Probability as of April 7: Higher than last week, but not confirmed. The two-week ceasefire moves this from "low" to "possible." But "safe passage via coordination with Iranian armed forces" is not the same as an open waterway. Ship operators need war-risk insurance to fall before they move. No vessels have transited yet. Iran's statement explicitly says this does not end the war.
Scenario B: Hormuz remains disrupted through May. NOLA urea stays in the US$600-750 range. Prairie retail stays at C$900-1,050/t. The gap holds at C$15-25/ac. Some supply trickles through non-Gulf sources, preventing prices from reaching 2022 extremes. But availability, not just price, becomes the constraint. Dealers in some regions may not have physical product to sell at any price.
Scenario C: Hormuz stays closed through June. NOLA urea approaches US$800-900/st. Close to the 2022 peak in nominal terms, far worse in margin terms because crop prices are 30-40% lower. The acreage shift already underway accelerates. USDA showed US farmers intending to plant 4% fewer corn acres and 5% more soybeans. In Canada, actual canola seeding will almost certainly exceed 22 million acres as growers shift away from nitrogen-intensive cereals.
Invalidation for all scenarios: China lifts urea export restrictions before August. That would add 4-6 million metric tons to the global market and break the price ceiling above US$750.
What to watch to know which scenario you are in.
Three indicators. First, war-risk insurance premiums for Hormuz transit. Currently above 10% of cargo value. If premiums fall below 5%, commercial shipping resumes regardless of military status. That is the earliest signal of Scenario A. Second, China's urea export restrictions. Any announcement before August changes the supply math fundamentally. Third, the April 9 USDA WASDE report, which updates MYA price projections that determine PLC payment calculations and the pace of the acreage response. The first of these three to move tells you which scenario is materializing.
Revenue-side relief for US operations: PLC payments are coming
The OBBBA raised PLC reference prices significantly. Wheat's new effective reference is roughly US$6.35/bu. The projected marketing year average is US$5.30. That gap projects to approximately US$89/base acre in PLC payments, arriving October 2026. For corn, the projected MYA of US$3.90 is below the new reference of roughly US$4.01, triggering a smaller but meaningful payment. ARC-CO may outperform PLC for corn in counties where yields were below average, given the new 90% guarantee level and 12% payment cap under OBBBA.

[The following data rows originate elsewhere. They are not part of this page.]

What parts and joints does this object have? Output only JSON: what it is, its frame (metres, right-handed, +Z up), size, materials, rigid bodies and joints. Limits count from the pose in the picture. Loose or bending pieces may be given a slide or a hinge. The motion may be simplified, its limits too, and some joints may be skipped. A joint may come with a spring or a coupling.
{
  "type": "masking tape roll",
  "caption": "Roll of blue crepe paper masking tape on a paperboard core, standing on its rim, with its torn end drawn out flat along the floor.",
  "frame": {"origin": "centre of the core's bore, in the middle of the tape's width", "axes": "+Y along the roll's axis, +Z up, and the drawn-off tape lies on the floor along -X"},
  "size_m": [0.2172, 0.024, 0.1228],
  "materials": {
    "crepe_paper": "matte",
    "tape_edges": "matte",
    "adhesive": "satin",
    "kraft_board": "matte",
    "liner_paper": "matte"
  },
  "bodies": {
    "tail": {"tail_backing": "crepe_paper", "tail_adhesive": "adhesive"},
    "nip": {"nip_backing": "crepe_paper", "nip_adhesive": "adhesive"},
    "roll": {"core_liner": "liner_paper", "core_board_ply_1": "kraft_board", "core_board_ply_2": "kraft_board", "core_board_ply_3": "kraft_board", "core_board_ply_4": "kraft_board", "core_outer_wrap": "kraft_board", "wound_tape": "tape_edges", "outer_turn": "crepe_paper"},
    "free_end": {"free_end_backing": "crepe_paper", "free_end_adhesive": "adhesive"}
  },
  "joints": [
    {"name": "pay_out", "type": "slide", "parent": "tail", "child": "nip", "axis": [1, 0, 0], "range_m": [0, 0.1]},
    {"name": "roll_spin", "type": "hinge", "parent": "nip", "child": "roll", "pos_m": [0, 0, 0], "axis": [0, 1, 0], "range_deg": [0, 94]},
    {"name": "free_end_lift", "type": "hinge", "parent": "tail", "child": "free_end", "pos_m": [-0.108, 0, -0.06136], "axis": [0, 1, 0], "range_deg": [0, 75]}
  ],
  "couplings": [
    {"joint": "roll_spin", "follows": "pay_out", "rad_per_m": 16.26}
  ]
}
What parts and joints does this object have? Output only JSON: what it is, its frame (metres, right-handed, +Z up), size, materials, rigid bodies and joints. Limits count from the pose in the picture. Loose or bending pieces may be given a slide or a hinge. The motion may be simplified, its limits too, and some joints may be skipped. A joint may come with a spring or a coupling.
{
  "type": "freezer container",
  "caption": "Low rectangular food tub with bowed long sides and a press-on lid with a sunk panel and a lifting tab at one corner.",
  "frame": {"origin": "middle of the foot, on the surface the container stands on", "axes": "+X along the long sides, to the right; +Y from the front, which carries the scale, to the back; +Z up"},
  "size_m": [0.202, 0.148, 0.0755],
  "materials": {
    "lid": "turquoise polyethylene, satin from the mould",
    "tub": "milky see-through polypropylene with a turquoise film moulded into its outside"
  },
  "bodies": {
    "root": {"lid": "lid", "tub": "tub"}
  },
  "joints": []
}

On a 1,000-base-acre wheat operation, US$89,000 in PLC payments covers a substantial portion of the added input cost. The net margin squeeze is real, but it is not as deep as the input cost numbers alone suggest.
Financing the gap: the program stack that absorbs the shock
For Canadian operations, two programs stack right now. The Advance Payments Program provides up to C$500,000 interest-free on canola (C$250K base plus C$250K canola-specific). CCGA issued C$335 million on day one. At current borrowing rates, the interest-free value is roughly C$22,000-C$27,500/yr. That number has nearly tripled since 2021 without the program changing. When BoC was at 0.25%, interest-free on C$500K saved perhaps C$3,000 per year. At current rates, the same program saves C$22,000-C$27,500. The rate environment made the program dramatically more valuable without Ottawa changing a single parameter.
AgriStability 2026 enrollment closes April 30. With input costs spiking C$40-60/ac above historical reference margins, the probability of breaching the 30% margin decline trigger is higher than it has been in years. The enrollment fee of C$1,000-3,000 is a fraction of the potential payout, which is uncapped. If you are not enrolled by April 30, you cannot file a claim for 2026.
CFO Move
If your nitrogen is not purchased for 2026, the math favors buying now for 75% of intended application and holding 25% in reserve. The breakeven on this decision is roughly US$550/st NOLA. Below that level, you overpaid on the first 75%. Above it, you secured supply below the peak and retained flexibility to buy the final 25% cheaper, or reduce application rates if prices keep climbing.
If your cash position cannot absorb spot nitrogen at today's prices, the alternative is to shift 10-15% of intended cereal acres toward canola or soybeans, which require no purchased nitrogen. At current margins, canola's gross revenue advantage over wheat is roughly C$389/ac. Replacing 500 wheat acres with canola on a 5,000-acre operation generates approximately C$194,500 in additional gross revenue, more than covering the nitrogen cost increase on the remaining acres.
If you pre-bought in Q4 2025 or January 2026, you hold a real and quantifiable cost advantage of C$16-24/ac over your neighbors who are buying at spot. Do not give that advantage away by panic-selling into a weak nearby basis caused by rail car shortages. CN and CPKC are delivering just 65% of hopper car orders, with CPKC at 52%, for nine consecutive weeks. The basis penalty is a logistics problem, not a demand problem. Price your grain into deferred delivery months where basis is stronger, or hold physical inventory if your storage costs are below the carry the market is offering.